I have used the adaptive Vsync (half refresh) option on my 120hz monitor, and again when set to 60hz. This allows for 30 FPS/hz v-sync, so it never varies, and this makes me nauseated very fast. It is extremely choppy, and the more the camera moves, the choppier it feels. This was not intentional, but the moment the game loaded at a locked 30 FPS, I could not tolerate it. I meant to set it to 60 FPS locked due to Skyrim's buggy nature at higher than 60 FPS, but I had previously done it through a lower refresh rate prior. The two stacked was unbearable.
That Japanese thing may have had some other things involved for that result, most people do not feel that way. If that 40 FPS animated show was shown on TV, then surely the problem was that TV's cannot display 40 FPS evenly due to their 50/60hz refresh rate. The Hobbit was said to seem weird, but I never heard any dizziness claims, but that was never displayed on TV at 48 FPS.
But other than you, no one has claimed that higher FPS gaming caused any downside. There are only 2 things that I've heard of and experienced that could possibly explain your problem:
1) Over immersion will allow for a real enough experience that motion sickness symptoms are possible. Otherwise known as simulator sickness.
2) Uneven frame rate, which should make a locked 60 FPS good for you. I don't know if you've ever tried this or not.
Edit due to your edit:
It's also worth noting that I used to cap at 60 fps and it was fine. It's only after a year or two of a 30 fps cap that 60 fps looks weird.
That would fit into my #2 possibility. It is not the low or high FPS that causes you problems, it is the uneven frame rate that causes you problems. With V-sync, anything other than a locked 30 or 60 FPS stutters mildly. Without V-sync, only partial frames are being displayed randomly up and down the screen, which looks like tearing. One or both is likely your problem.
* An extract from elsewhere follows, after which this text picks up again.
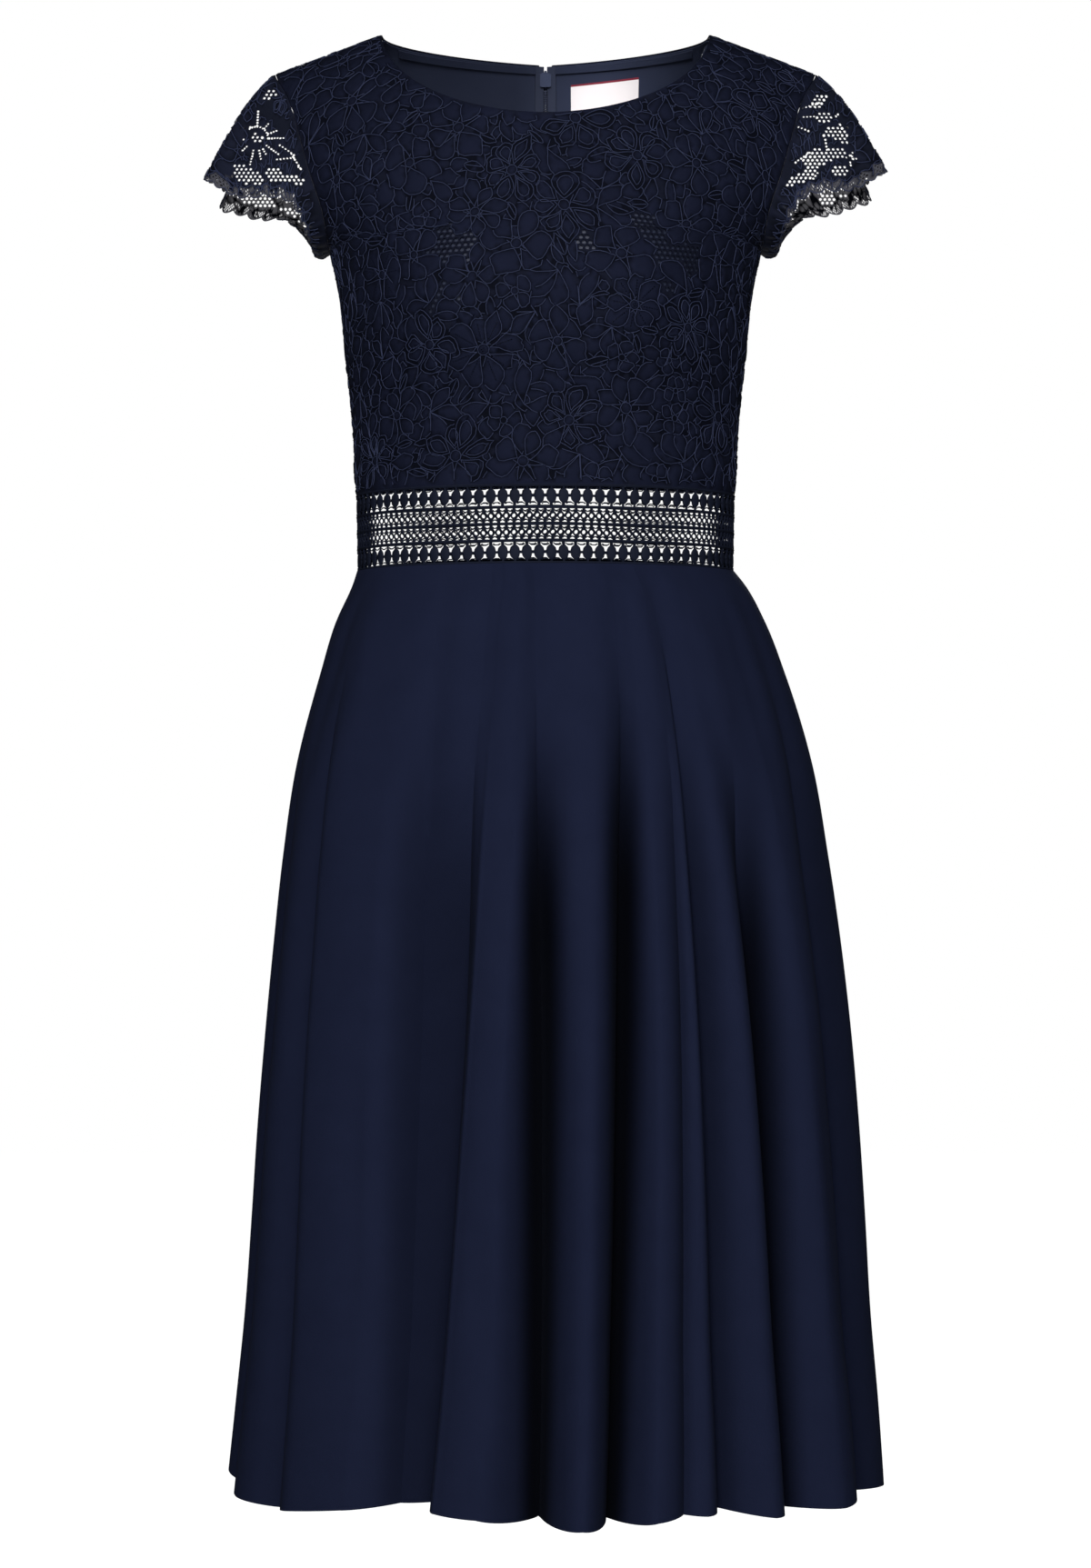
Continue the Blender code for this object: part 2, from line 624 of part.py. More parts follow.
def fold_columns():
    """Columns round the skirt, one on each ridge and valley: angle, reach, start height and rise of the hem."""
    columns = []
    for here, beyond in zip(FOLDS[:-1], FOLDS[1:]):
        rising = beyond[1] > here[1]
        low, high = sorted((here[1], beyond[1]))
        for from_valley in FOLD_STEPS if rising else (1.0, *FOLD_STEPS[:0:-1]):
            share = from_valley if rising else 1.0 - from_valley
            angle, _, start, rise = (a + (b - a) * share for a, b in zip(here, beyond))
            reach = low + (high - low) * math.sin(math.pi / 2 * from_valley) ** FOLD_ROUNDNESS
            columns.append((math.radians(angle), reach, start, rise))
    return np.array(columns).T


def skirt_ring(share, angles, reaches, starts, rises):
    """Points of the skirt's outer surface round it, at a share of the way down."""
    top = WAIST_BOTTOM - 2.5 * SEAM + waist_rise(np.pi - angles, BACK)
    z = top + (HEM_Z + rises - top) * share
    depth = np.where(np.cos(angles) > 0, read(SKIRT, "front", z), read(SKIRT, "back", z))
    reach = reaches * (1 - np.exp(-np.maximum(starts - z, 0.0) / FOLD_GROWTH))
    x = read(SKIRT, "centre", z) + np.sin(angles) * (read(SKIRT, "half_width", z) + reach)
    return np.stack([x, -np.cos(angles) * (depth + reach), z], axis=1)


def build_skirt(material):
    """Build the front and back of the skirt."""
    columns = fold_columns()
    rings = np.array([skirt_ring(share, *columns) for share in SKIRT_ROWS])
    around = np.roll(rings, -1, axis=1) - np.roll(rings, 1, axis=1)
    normals = unit(np.cross(np.gradient(rings, axis=0), around))
    outward = unit(rings - rings.mean(axis=1, keepdims=True))
    if np.mean(np.sum(normals * outward, axis=2)) < 0:
        normals = -normals
    left_seam = int(np.argmin(np.abs(columns[0] - math.pi / 2)))
    count = rings.shape[1]
    for name, face, first, last in (("front", FRONT, 0, left_seam), ("back", BACK, left_seam, count)):
        panel = np.arange(first, last + 1) % count
        outer = rings[:, panel]
        out = normals[:, panel]
        for end in (0, -1):
            outer[:, end, 1] = face * SEAM / 2
            out[:, end, 1] = 0.0
        out = unit(out)
        add_wall(f"skirt_{name}", outer, outer - out * SKIRT_CLOTH, material)


def main():
    """Build the dress."""
    for old in list(bpy.data.objects):
        bpy.data.objects.remove(old, do_unlink=True)
    navy_lace = finish("navy_lace", (0.0100, 0.0128, 0.0262), 0.75, sheen=0.2)
    navy_lining = finish("navy_lining", (0.0140, 0.0180, 0.0370), 0.45)
    navy_crepe = finish("navy_crepe", (0.0090, 0.0115, 0.0290), 0.62, sheen=0.3)
    navy_tape = finish("navy_tape", (0.0120, 0.0150, 0.0320), 0.7)
    navy_metal = finish("navy_metal", (0.0500, 0.0650, 0.1200), 0.35, metallic=0.4)
    ivory_satin = finish("ivory_satin", (0.78, 0.69, 0.71), 0.5)
    build_bodice(navy_lace, navy_lining)
    build_neck_facing(navy_lining)
    build_zip(navy_tape, navy_metal)
    build_label(ivory_satin)
    build_sleeves(navy_lace)
    build_waistband(navy_lace)
    build_skirt(navy_crepe)


main()
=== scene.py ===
"""A knee-length cocktail dress, filled out as it is worn.

The bodice and cap sleeves are corded lace, the waistband is open lace, and the skirt is crepe in soft deep
folds. Metres, +Z up. The front faces -Y, and the wearer's left is at +X.
"""

import logging
import math
from dataclasses import dataclass, field
from enum import Enum
from typing import Callable, Iterable, Sequence

import bpy
import numpy as np
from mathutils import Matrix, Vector
from mathutils.geometry import delaunay_2d_cdt


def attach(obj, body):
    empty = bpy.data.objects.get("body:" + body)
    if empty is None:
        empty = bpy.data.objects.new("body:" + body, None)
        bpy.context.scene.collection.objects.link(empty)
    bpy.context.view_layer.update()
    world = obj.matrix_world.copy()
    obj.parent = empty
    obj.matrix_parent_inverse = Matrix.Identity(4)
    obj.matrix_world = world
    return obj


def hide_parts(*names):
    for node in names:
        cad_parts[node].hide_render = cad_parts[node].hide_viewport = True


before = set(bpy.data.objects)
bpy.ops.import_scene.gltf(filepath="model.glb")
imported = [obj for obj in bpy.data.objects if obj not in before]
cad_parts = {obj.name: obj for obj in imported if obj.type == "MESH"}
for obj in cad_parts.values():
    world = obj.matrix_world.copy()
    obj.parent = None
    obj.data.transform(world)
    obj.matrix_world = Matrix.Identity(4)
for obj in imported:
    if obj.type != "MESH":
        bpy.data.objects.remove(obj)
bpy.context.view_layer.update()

Array = np.ndarray
Table = dict[str, tuple[float, ...]]
Triple = tuple[float, float, float]
Object = bpy.types.Object
Mesh = bpy.types.Mesh
Material = bpy.types.Material
Socket = bpy.types.NodeSocket

LOG = logging.getLogger("dress")
CAMERA = (0.0, -2.30, -0.5136)
GOLDEN_ANGLE = 2.399963
TOUCH = 1e-9
# Gaps and cloth thicknesses, in metres.
SEAM = 0.0003
LACE = 0.0012
LINING = 0.0010
LINING_GAP = 0.0011
SKIRT_CLOTH = 0.0014
SHARP = math.radians(40)


class Face(Enum):
    """The side of the dress that a panel is on, as the sign of its depth."""

    FRONT = -1
    BACK = 1


class Held(Enum):
    """How a cloth piece is held in the finished dress."""

    HUNG = "hung"
    LAID = "laid"
    STRETCHED = "stretched"
    GATHERED = "gathered"


class Slot(Enum):
    """The record's material slots."""

    LACE = "navy_lace"
    BAND = "navy_band_lace"
    LINING = "navy_lining"
    CREPE = "navy_crepe"
    TAPE = "navy_tape"
    METAL = "navy_metal"
    LABEL = "ivory_satin"


# ---------------------------------------------------------------- numbers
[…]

Those are things I've heard people have difficulties with and why a lot of people shoot for 60 FPS with V-sync. Few can tolerate 30 FPS unless using a controller.
Possible better solutions for you:
58 FPS cap is unnecessarily low, you can use 59 FPS for certain, and possibly 60 FPS if your refresh rate never dips lower than 60. This sounds like it may still be an issue, but this is only an issue with CF/SLI in DirectX, or in the few DirectX games that use 3+ buffers by default (SLI/CF forces this).
A 85+hz monitor can give you the chance to use the high refresh rate, and cap your FPS at exactly half the refresh rate. You can make custom refresh rates with Nvidia and probably AMD, so you could try higher FPS rates that are smoother.
60 FPS with V-sync should have the exact latency as 30FPS capped with V-sync. Perhaps you could explain that further.
Of course G-sync with a 120 FPS cap would be the ultimate. The cap a few FPS lower than your refresh rate will be needed for the same reasons as Vsync with FPS at your refresh rate, only you don't have to worry about having it be half the refresh rate for it to be smooth.